Task description:
Pull out every line from the listing that has the word "object".

Task material:
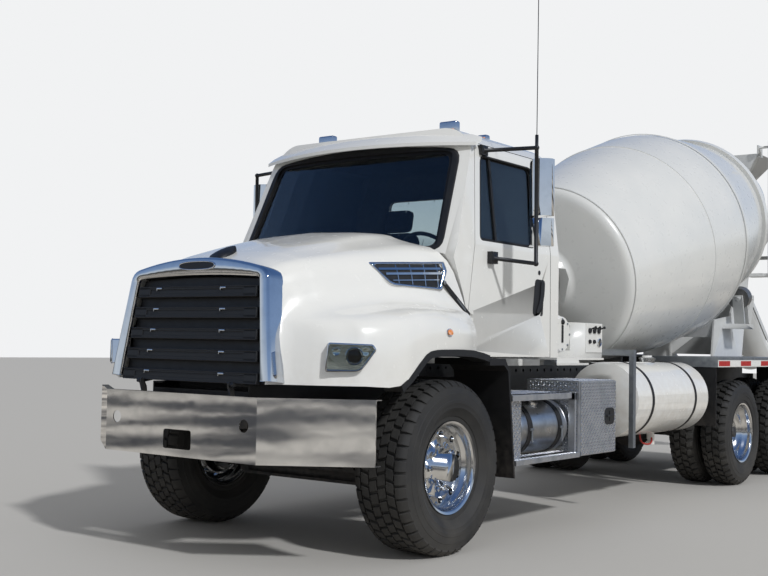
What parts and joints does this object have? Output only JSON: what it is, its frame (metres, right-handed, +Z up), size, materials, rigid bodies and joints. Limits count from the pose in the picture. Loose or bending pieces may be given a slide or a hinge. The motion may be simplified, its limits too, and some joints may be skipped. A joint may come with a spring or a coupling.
{
  "type": "concrete mixer truck",
  "caption": "Bonneted concrete mixer truck with a sloping drum between two pedestals, twin-wheel tandem rear axles, a tilting bonnet and folding discharge chutes.",
  "frame": {"origin": "on the ground under the middle of the truck", "axes": "+Y to the rear along the truck, +Z up, +X to the driver's side"},
  "size_m": [2.836, 10.5327, 3.97],
  "materials": {
    "white_paint": "gloss",
    "grey_paint": "gloss",
    "black_paint": "satin",
    "cast_iron": "matte",
    "bright_steel": "satin",
    "chrome": "polished",
    "aluminium": "satin",
    "tyre": "matte",
    "black_plastic": "satin",
    "rubber": "matte",
    "glass": "clear",
    "lens": "gloss",
    "seat_cloth": "woven",
    "interior": "matte"
  },
  "bodies": {
    "chassis": {"frame_rails": "black_paint", "front_bumper": "chrome", "engine_block": "cast_iron", "front_axle": "cast_iron", "rear_axles": "cast_iron", "cab_shell": "white_paint", "sun_visor": "white_paint", "lamps": "lens", "cab_glass": "glass", "cab_interior": "interior", "seats": "seat_cloth", "cab_steps": "aluminium", "fuel_tanks": "aluminium", "tank_straps": "rubber", "toolbox": "aluminium", "water_tank": "white_paint", "splash_guards": "rubber", "front_pedestal": "white_paint", "drum_gearbox": "cast_iron", "rear_pedestal": "grey_paint", "rear_decks": "grey_paint"},
    "bonnet": {"hood": "white_paint", "hood_frame": "black_paint", "wheel_flares": "black_plastic", "grille_surround": "chrome", "grille_bars": "black_plastic", "headlamps": "chrome", "side_vents": "chrome"},
    "left_door": {"door_left": "white_paint", "door_glass_left": "glass", "mirror_left": "chrome"},
    "right_door": {"door_right": "white_paint", "door_glass_right": "glass", "mirror_right": "chrome"},
    "toolbox_lid": {"toolbox_door": "aluminium"},
    "left_knuckle": {"knuckle_left": "cast_iron"},
    "right_knuckle": {"knuckle_right": "cast_iron"},
    "track_rod": {"tie_rod": "cast_iron"},
    "front_left_wheel": {"front_tyre_left": "tyre", "front_rim_left": "aluminium"},
    "front_right_wheel": {"front_tyre_right": "tyre", "front_rim_right": "aluminium"},
    "rear_1_left_wheels": {"rear_tyres_1_left": "tyre", "rear_rims_1_left": "aluminium"},
    "rear_1_right_wheels": {"rear_tyres_1_right": "tyre", "rear_rims_1_right": "aluminium"},
    "rear_2_left_wheels": {"rear_tyres_2_left": "tyre", "rear_rims_2_left": "aluminium"},
    "rear_2_right_wheels": {"rear_tyres_2_right": "tyre", "rear_rims_2_right": "aluminium"},
    "drum": {"drum_shell": "white_paint", "drum_fins": "bright_steel"},
    "left_roller": {"roller_left": "bright_steel"},
    "right_roller": {"roller_right": "bright_steel"},
    "hopper": {"charge_hopper": "grey_paint"},
    "turret": {"chute_turret": "grey_paint"},
    "chute": {"main_chute": "grey_paint"},
    "folding_chute": {"fold_chute": "grey_paint"},
    "lift_barrel": {"cylinder_barrel": "black_paint"},
    "lift_rod": {"cylinder_rod": "chrome"}
  },
  "joints": [
    {"name": "bonnet_tilt", "type": "hinge", "parent": "chassis", "child": "bonnet", "pos_m": [0, -5.21642, 1.085], "axis": [1, 0, 0], "range_deg": [0, 60]},
    {"name": "left_door_hinge", "type": "hinge", "parent": "chassis", "child": "left_door", "pos_m": [1.03, -3.58142, 1.27], "axis": [0, 0, -1], "range_deg": [0, 65]},
    {"name": "right_door_hinge", "type": "hinge", "parent": "chassis", "child": "right_door", "pos_m": [-1.03, -3.58142, 1.27], "axis": [0, 0, 1], "range_deg": [0, 65]},
    {"name": "toolbox_hinge", "type": "hinge", "parent": "chassis", "child": "toolbox_lid", "pos_m": [1.21, -2.25542, 0.528], "axis": [0, 0, -1], "range_deg": [0, 90]},
    {"name": "steer_left", "type": "hinge", "parent": "chassis", "child": "left_knuckle", "pos_m": [0.78, -3.98642, 0.562], "axis": [0, 0, 1], "range_deg": [-32, 32]},
    {"name": "steer_right", "type": "hinge", "parent": "chassis", "child": "right_knuckle", "pos_m": [-0.78, -3.98642, 0.562], "axis": [0, 0, 1], "range_deg": [-32, 32]},
    {"name": "track_rod_joint", "type": "hinge", "parent": "left_knuckle", "child": "track_rod", "pos_m": [0.78, -3.80642, 0.42], "axis": [0, 0, 1], "range_deg": [-32, 32]},
    {"name": "front_left_spin", "type": "hinge", "parent": "left_knuckle", "child": "front_left_wheel", "pos_m": [1, -3.98642, 0.562], "axis": [1, 0, 0], "continuous": true},
    {"name": "front_right_spin", "type": "hinge", "parent": "right_knuckle", "child": "front_right_wheel", "pos_m": [-1, -3.98642, 0.562], "axis": [1, 0, 0], "continuous": true},
    {"name": "rear_1_left_spin", "type": "hinge", "parent": "chassis", "child": "rear_1_left_wheels", "pos_m": [0.915, 1.29358, 0.525], "axis": [1, 0, 0], "continuous": true},
    {"name": "rear_1_right_spin", "type": "hinge", "parent": "chassis", "child": "rear_1_right_wheels", "pos_m": [-0.915, 1.29358, 0.525], "axis": [1, 0, 0], "continuous": true},
    {"name": "rear_2_left_spin", "type": "hinge", "parent": "chassis", "child": "rear_2_left_wheels", "pos_m": [0.915, 2.66358, 0.525], "axis": [1, 0, 0], "continuous": true},
    {"name": "rear_2_right_spin", "type": "hinge", "parent": "chassis", "child": "rear_2_right_wheels", "pos_m": [-0.915, 2.66358, 0.525], "axis": [1, 0, 0], "continuous": true},
    {"name": "drum_spin", "type": "hinge", "parent": "chassis", "child": "drum", "pos_m": [0, 0.01358, 2.155], "axis": [0, 0.9674, 0.2531], "continuous": true},
    {"name": "left_roller_spin", "type": "hinge", "parent": "chassis", "child": "left_roller", "pos_m": [0.5783, 2.95375, 1.96753], "axis": [0, 0.9674, 0.2531], "continuous": true},
    {"name": "right_roller_spin", "type": "hinge", "parent": "chassis", "child": "right_roller", "pos_m": [-0.5783, 2.95375, 1.96753], "axis": [0, 0.9674, 0.2531], "continuous": true},
    {"name": "hopper_tilt", "type": "hinge", "parent": "chassis", "child": "hopper", "pos_m": [0, 3.84358, 3.87], "axis": [1, 0, 0], "range_deg": [0, 60]},
    {"name": "chute_swing", "type": "hinge", "parent": "chassis", "child": "turret", "pos_m": [0, 4.07358, 1.64], "axis": [0, 0, 1], "range_deg": [-90, 90]},
    {"name": "chute_lift", "type": "hinge", "parent": "turret", "child": "chute", "pos_m": [0, 4.20358, 2.01], "axis": [1, 0, 0], "range_deg": [0, 30]},
    {"name": "chute_fold", "type": "hinge", "parent": "chute", "child": "folding_chute", "pos_m": [0, 5.11509, 1.31689], "axis": [-1, 0, 0], "range_deg": [0, 180]},
    {"name": "lift_barrel_joint", "type": "hinge", "parent": "turret", "child": "lift_barrel", "pos_m": [0, 4.21358, 1.62], "axis": [1, 0, 0], "range_deg": [0, 40]},
    {"name": "lift_rod_slide", "type": "slide", "parent": "lift_barrel", "child": "lift_rod", "axis": [0, 0.7514, -0.6598], "range_m": [0, 0.185]}
  ],
  "couplings": [
    {"joint": "steer_right", "follows": "steer_left", "ratio": 1},
    {"joint": "track_rod_joint", "follows": "steer_left", "ratio": -1},
    {"joint": "left_roller_spin", "follows": "drum_spin", "ratio": -7.728},
    {"joint": "right_roller_spin", "follows": "drum_spin", "ratio": -7.728},
    {"joint": "lift_barrel_joint", "follows": "chute_lift", "ratio": 1.298},
    {"joint": "lift_rod_slide", "follows": "chute_lift", "m_per_rad": 0.3433}
  ]
}
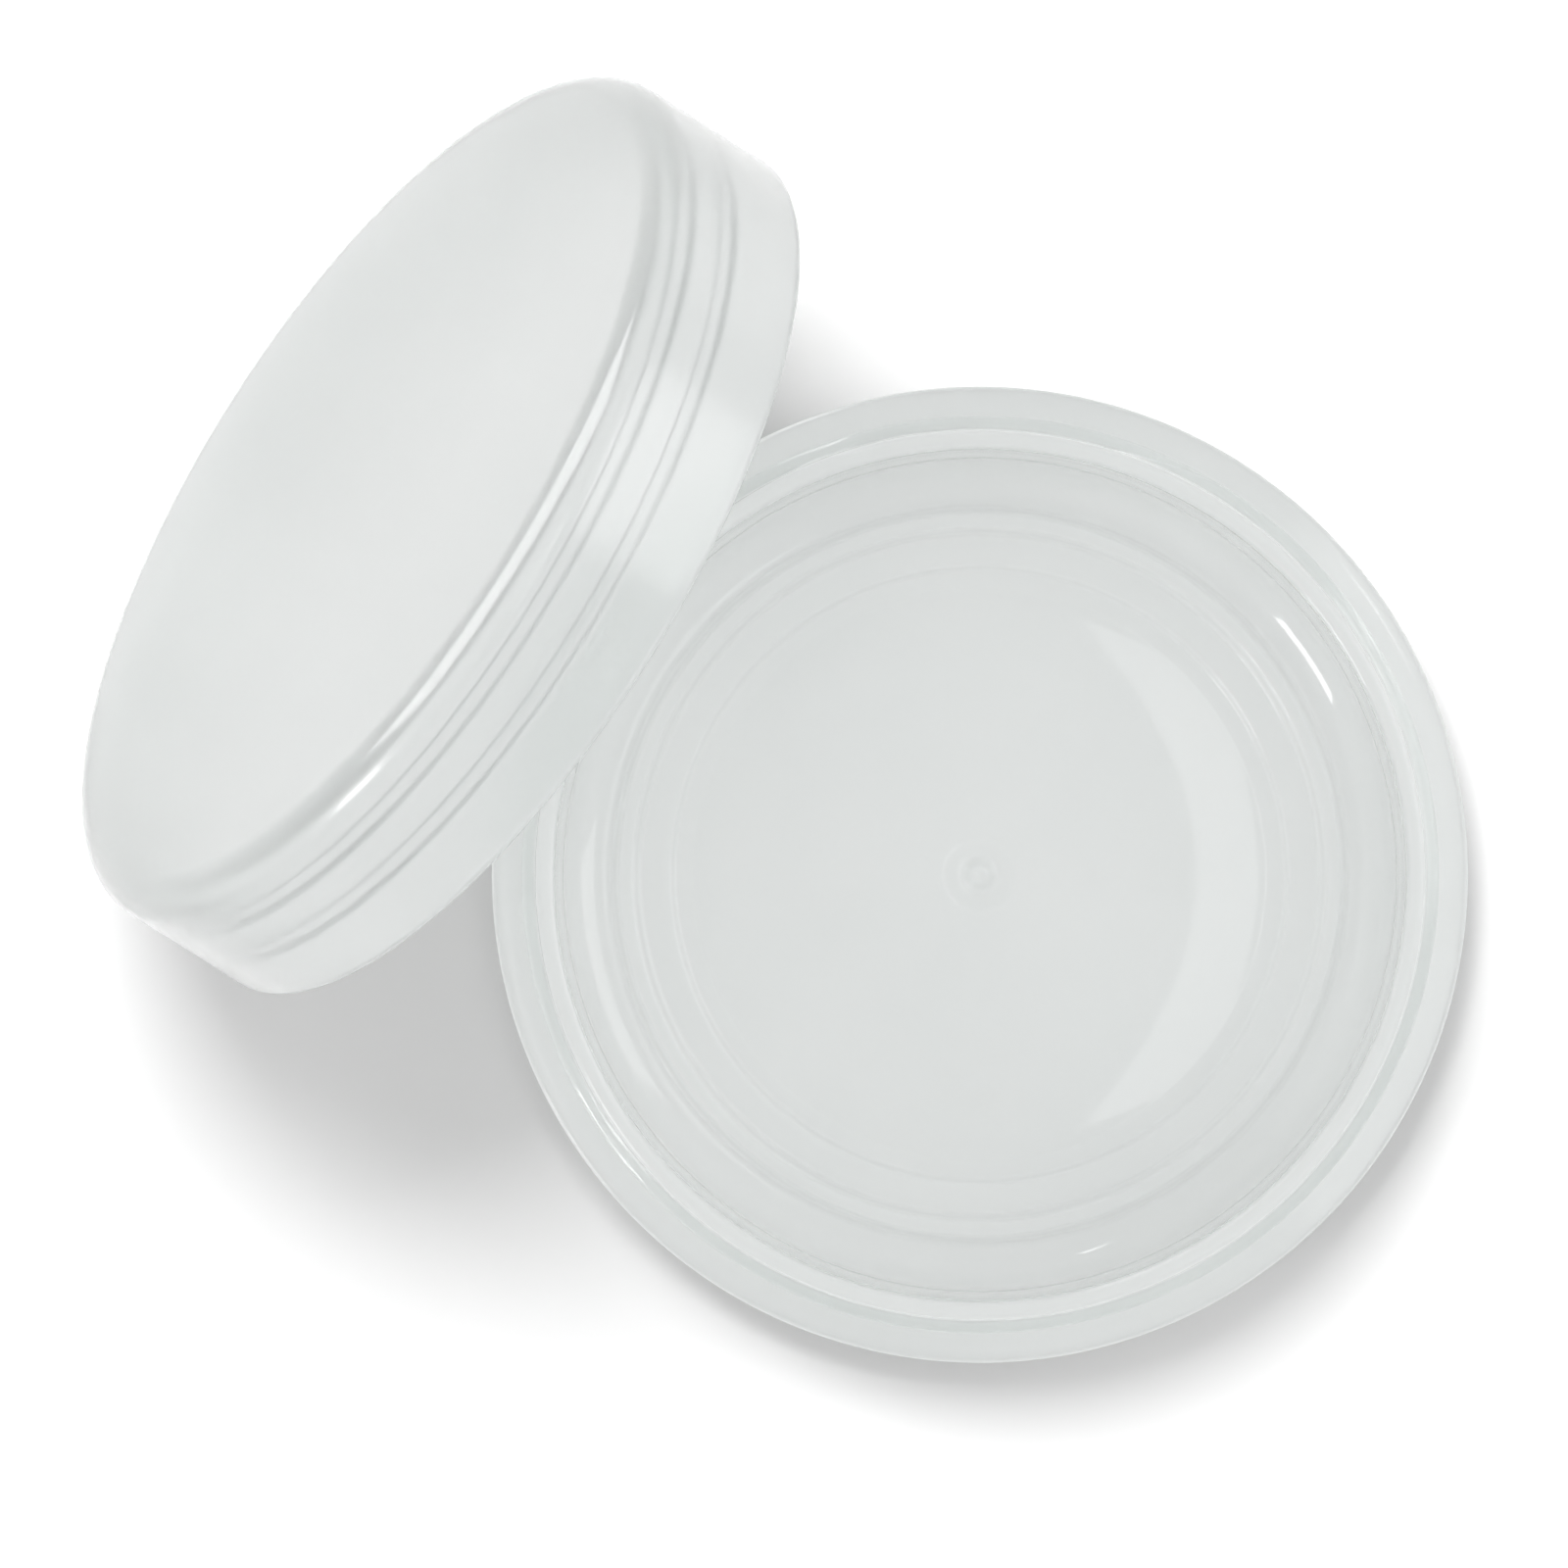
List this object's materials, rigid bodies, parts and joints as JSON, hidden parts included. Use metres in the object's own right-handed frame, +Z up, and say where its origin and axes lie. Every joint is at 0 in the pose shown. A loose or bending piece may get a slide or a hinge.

Exercise solution:
What parts and joints does this object have? Output only JSON: what it is, its frame (metres, right-handed, +Z up), size, materials, rigid bodies and joints. Limits count from the pose in the picture. Loose or bending pieces may be given a slide or a hinge. The motion may be simplified, its limits too, and some joints may be skipped. A joint may come with a spring or a coupling.
List this object's materials, rigid bodies, parts and joints as JSON, hidden parts included. Use metres in the object's own right-handed frame, +Z up, and say where its origin and axes lie. Every joint is at 0 in the pose shown. A loose or bending piece may get a slide or a hinge.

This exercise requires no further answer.